Proposal to lighten the gavel on drug charges 

HB 615, sponsored by Rep. Brian Seaworth (R-Pembroke), generally reduces the charges, fines, and prison sentences for drug offenses.  In particular, HB 615 makes the following changes: 

  • Dealers would see their maximum sentences cut by 5 to 10 years, depending on the quantity of drugs 
  • Defendants facing their first conviction for drug possession would get a misdemeanor charge, rather than a Class B felony charge 
  • Prosecutors could choose to charge repeat possession offenders at either the misdemeanor or felony level 
  • Offenders convicted of dealing with 1,000 feet of a school or convicted as a “drug enterprise leader” would no longer face mandatory minimum sentences; the courts could still choose an enhanced sentence for these crimes 
  • Dealers would face harsher sentences for possessing smaller amounts of fentanyl 

Criminal charges are not a cure  

Supporters of HB 615 point to research that harsher criminal sentences do not reduce substance abuse in a community.  In fact, the trauma and stigma of a criminal conviction can make it much more difficult for a person to find work, stay clean, and participate in the community.

There is also a long history of black, Indigenous and people of color being disproportionately arrested for, charged with, and convicted of drug crimes.  For example, a 2016 report from NHPR revealed racial disparities in arrest and incarceration rates in New Hampshire.  

Is now the time for lighter drug sentences? 
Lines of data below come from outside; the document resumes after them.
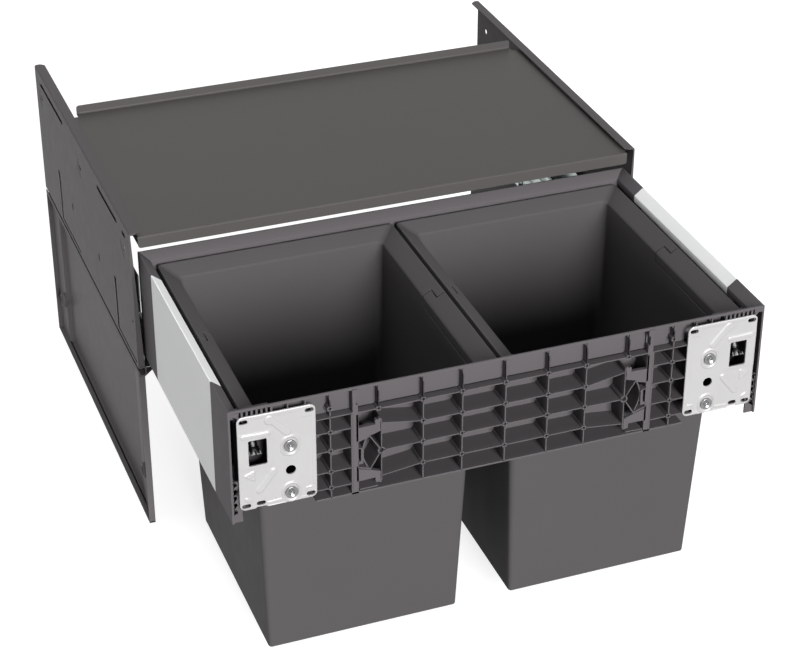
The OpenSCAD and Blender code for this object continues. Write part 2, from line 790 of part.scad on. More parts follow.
// Ribs of a corner piece, right side, in X and Z
module corner_ribs() {
  col = outer_column_share * frame_half;
  rows = [for (s = outer_row_shares) beam_z + s * beam_h];
  start = band_half + seat;
  plate_edge = fixing_mid_x - fixing_w / 2 + fixing_corner_r;
  difference() {
    union() {
      patch([col - rib_t / 2, beam_z], [col + rib_t / 2, deck_z]);
      for (z = rows) patch([start, z - rib_t / 2], [plate_edge, z + rib_t / 2]);
      patch([start, beam_z], [side_in, beam_z + rib_t]);
      patch([start, beam_z], [start + rib_t, deck_z]);
      for (z = rows) ring_at(col, z, ring_r);
      patch([plate_edge - rib_t / 2, beam_z], [plate_edge + rib_t / 2, deck_z]);
      patch([side_in - rib_t, beam_z], [side_in, deck_z]);
      for (z = screw_zs) translate([fixing_mid_x - screw_in, fixing_mid_z + z]) circle(clamp_head_r);
      for (z = screw_zs) patch([plate_edge, fixing_mid_z + z - rib_t / 2],
        [side_in, fixing_mid_z + z + rib_t / 2]);
    }
    ring_bores([col], rows, ring_bore_r);
    for (z = screw_zs) translate([fixing_mid_x - screw_in, fixing_mid_z + z]) circle(clamp_shank_r + peg_clear);
    window_cut(window_depth_clear / 2);
  }
}

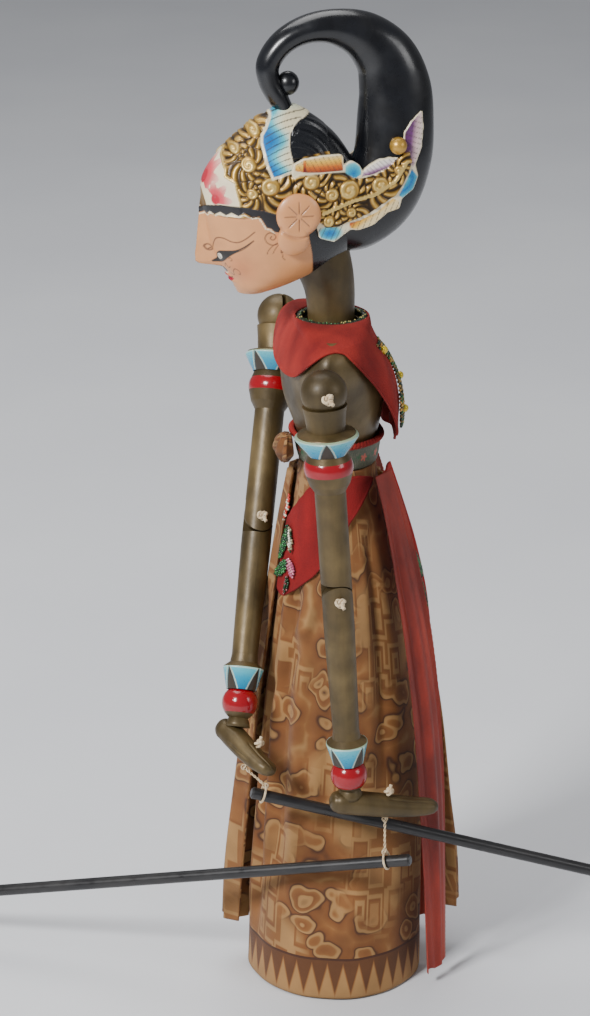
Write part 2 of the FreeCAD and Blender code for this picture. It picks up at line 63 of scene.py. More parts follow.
lens = bpy.data.cameras.new("camera")
lens.sensor_width, lens.lens = 36.0, 118.1
lens.shift_x, lens.shift_y = -0.0354, 0.0221
scene.camera = bpy.data.objects.new("camera", lens)
aim(scene.camera, (1.9434, -0.3427, 1.0182))

for name, place, size, watts in (
    ("key_light", (1.3, -1.5, 1.7), 0.5, 72),
    ("side_light", (1.2, 1.7, 1.3), 0.8, 10),
    ("top_light", (-0.8, -0.2, 2.4), 1.6, 34),
):
    lamp = bpy.data.lights.new(name, "AREA")
    lamp.size, lamp.energy = size, watts
    aim(bpy.data.objects.new(name, lamp), place)
world = bpy.data.worlds.new("studio")
world.use_nodes = True
world.node_tree.nodes["Background"].inputs[0].default_value = (0.93, 0.95, 1.0, 1)
world.node_tree.nodes["Background"].inputs[1].default_value = 0.26
scene.world = world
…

Some opponents of HB 615 believe a felony penalty is necessary to deter people from trying hard drugs like heroin and cocaine.  Others similarly argue that there is no justification for decreasing the minimum and maximum sentences for drug dealers, who profit of others’ illness. 

Meanwhile other states, notably Colorado, are experimenting with decriminalizing other drugs, particularly “magic” mushrooms.  New Hampshire can no doubt learn from the experience of these states before easing its criminal penalties. 

If HB 615 passes the House it will move to the Senate for a public hearing.